Can you MRI a deep learning model?

post by Yair Halberstadt (yair-halberstadt) · 2022-06-13T13:43:05.293Z · LW · GW · 1 comment

This is a question post.

Contents

  Answers
    2 P.
    2 mtaran
None
1 comment

In an MRI scan you see which parts of a brain light up in response to a stimulus. This has proven invaluable in understanding brains.

Is there an equivalent thing you can do with deep learning models, where you can see which parts light up in response to stimuli? And does there exist good UIs to explore this? It seems like such a technique would be invaluable for understanding deep learning models, and possibly for alignment.

Answers

answer by P. · 2022-06-13T17:57:37.558Z · LW(p) · GW(p)

Most neural networks don’t have anything comparable to specialised brain areas, at least structurally, so you can’t see which areas light up given some stimulus to determine what that part does. You can do it with individual neurons or channels, though. The best UI I know of to explore this is the “Dataset Samples” option in the OpenAI Microscope, that shows which inputs activate each unit.

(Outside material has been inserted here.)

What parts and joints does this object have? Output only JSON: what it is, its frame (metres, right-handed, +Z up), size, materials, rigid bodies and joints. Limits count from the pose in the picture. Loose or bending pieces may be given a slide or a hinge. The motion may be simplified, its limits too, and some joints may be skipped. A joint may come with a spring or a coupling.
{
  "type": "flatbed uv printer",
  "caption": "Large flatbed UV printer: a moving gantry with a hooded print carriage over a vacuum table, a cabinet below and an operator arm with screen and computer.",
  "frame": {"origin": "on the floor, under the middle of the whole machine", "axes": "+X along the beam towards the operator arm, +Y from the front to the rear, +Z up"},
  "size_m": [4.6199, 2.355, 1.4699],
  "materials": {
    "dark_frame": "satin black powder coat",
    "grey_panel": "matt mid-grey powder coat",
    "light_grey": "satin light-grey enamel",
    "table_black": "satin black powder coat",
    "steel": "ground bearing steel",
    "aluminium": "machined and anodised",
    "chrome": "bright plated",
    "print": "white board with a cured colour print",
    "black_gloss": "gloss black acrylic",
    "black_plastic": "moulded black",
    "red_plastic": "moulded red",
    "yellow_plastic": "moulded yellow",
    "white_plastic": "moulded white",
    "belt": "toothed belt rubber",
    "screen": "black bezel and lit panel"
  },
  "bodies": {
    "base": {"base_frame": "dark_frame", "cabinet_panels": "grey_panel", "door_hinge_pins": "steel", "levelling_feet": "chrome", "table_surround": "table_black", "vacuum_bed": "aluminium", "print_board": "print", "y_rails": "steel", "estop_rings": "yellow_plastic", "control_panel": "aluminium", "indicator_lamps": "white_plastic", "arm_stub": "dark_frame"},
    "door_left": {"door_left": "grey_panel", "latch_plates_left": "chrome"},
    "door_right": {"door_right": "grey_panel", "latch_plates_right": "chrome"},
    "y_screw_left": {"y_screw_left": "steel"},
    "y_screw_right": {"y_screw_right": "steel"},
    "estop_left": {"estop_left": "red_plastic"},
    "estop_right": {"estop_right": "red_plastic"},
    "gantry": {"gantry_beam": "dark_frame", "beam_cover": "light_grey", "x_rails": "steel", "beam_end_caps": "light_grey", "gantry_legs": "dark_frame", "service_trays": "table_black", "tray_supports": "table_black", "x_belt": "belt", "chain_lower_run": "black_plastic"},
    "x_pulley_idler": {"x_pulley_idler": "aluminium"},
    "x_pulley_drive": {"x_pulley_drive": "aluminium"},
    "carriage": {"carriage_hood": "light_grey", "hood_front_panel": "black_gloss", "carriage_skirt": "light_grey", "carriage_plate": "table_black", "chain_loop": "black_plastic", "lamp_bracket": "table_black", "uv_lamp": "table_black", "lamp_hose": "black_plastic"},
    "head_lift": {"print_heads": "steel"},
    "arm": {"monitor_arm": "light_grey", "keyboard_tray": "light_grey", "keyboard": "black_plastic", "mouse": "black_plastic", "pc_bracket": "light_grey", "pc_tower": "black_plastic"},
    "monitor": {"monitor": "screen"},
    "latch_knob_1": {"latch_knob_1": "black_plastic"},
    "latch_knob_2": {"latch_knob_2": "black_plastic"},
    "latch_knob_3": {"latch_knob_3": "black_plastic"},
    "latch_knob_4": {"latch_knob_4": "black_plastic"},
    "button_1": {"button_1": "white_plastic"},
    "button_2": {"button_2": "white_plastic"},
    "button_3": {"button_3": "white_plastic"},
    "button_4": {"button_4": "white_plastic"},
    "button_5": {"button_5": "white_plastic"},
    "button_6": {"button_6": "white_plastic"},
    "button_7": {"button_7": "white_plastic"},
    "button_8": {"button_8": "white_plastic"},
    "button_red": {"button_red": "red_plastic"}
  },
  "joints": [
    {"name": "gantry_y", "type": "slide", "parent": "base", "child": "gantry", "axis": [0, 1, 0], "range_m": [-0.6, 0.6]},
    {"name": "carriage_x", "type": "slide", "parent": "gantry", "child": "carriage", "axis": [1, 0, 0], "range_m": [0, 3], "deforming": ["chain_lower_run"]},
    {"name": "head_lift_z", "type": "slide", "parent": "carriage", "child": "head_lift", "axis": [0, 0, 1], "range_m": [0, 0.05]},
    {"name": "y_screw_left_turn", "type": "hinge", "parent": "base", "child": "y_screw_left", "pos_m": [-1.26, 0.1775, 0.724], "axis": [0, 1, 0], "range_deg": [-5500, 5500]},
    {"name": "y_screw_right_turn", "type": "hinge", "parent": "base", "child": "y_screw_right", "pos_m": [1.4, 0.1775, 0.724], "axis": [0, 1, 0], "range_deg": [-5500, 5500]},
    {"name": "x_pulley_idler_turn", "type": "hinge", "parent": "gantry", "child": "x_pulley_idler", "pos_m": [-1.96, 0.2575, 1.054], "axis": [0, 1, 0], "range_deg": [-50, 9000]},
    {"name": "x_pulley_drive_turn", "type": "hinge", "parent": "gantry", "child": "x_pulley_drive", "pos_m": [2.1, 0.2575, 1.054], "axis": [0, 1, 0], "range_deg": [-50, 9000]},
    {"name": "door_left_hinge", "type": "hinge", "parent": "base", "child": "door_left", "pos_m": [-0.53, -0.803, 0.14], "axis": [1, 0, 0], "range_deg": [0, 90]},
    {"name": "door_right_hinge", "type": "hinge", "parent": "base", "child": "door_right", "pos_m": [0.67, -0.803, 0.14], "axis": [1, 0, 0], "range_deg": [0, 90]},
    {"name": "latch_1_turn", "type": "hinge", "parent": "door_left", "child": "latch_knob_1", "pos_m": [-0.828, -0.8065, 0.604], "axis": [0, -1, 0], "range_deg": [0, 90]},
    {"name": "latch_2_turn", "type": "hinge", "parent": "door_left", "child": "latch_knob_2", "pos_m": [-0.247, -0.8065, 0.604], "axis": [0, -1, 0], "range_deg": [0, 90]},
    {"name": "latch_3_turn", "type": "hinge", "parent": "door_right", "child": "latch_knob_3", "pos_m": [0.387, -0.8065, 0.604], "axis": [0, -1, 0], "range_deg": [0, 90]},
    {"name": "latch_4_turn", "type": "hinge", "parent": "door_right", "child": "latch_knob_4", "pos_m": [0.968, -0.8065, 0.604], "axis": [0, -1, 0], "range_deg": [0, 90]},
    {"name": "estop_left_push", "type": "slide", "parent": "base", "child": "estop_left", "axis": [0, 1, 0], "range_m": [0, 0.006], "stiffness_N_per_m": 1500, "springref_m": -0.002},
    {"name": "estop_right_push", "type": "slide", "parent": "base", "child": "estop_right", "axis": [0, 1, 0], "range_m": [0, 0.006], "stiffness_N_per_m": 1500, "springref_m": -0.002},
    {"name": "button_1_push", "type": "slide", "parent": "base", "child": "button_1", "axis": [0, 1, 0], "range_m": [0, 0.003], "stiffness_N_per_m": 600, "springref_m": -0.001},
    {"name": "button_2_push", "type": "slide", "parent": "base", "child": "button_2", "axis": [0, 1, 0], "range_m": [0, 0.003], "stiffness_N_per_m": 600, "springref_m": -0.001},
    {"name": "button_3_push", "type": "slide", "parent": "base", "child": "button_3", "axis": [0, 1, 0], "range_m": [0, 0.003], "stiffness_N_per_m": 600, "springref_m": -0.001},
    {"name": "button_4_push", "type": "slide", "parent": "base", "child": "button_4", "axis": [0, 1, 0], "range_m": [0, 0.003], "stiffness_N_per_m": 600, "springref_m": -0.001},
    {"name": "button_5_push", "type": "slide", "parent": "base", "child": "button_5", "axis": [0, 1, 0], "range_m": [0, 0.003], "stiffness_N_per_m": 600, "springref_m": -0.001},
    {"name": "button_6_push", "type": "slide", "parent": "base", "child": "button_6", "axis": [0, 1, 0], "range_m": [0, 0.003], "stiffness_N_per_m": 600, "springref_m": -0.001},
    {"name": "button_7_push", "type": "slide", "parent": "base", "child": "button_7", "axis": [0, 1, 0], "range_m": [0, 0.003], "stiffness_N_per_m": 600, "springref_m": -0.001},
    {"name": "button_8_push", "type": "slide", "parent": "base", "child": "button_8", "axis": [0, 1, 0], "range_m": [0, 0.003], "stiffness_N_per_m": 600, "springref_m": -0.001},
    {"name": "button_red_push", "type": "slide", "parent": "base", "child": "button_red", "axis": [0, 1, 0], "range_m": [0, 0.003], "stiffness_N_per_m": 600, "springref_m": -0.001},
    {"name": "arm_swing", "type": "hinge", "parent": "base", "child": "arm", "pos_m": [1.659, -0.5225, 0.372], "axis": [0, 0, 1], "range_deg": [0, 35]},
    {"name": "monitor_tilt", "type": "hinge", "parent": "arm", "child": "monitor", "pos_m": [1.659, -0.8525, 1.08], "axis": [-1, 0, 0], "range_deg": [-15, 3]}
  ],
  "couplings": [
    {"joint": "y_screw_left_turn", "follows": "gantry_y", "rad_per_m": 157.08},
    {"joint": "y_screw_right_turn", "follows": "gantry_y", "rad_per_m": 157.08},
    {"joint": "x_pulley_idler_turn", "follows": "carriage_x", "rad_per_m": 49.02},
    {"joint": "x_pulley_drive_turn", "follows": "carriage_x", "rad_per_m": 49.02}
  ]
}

answer by mtaran · 2022-06-13T15:04:48.983Z · LW(p) · GW(p)

The most similar analysis tool I'm aware of is called an activation atlas (https://distill.pub/2019/activation-atlas/), though I've only seen it applied to visual networks. Would love to see it used on language models!

1 comment

Comments sorted by top scores.

comment by Dagon · 2022-06-13T14:40:15.446Z · LW(p) · GW(p)

This has proven invaluable in understanding brains.

It has?  It's proven quite useful in understanding some types of injury and malfunction.  And it may have given hints to developmental and very general structures.  But I don't think it's helped very much in understanding cognitive effects or ideas.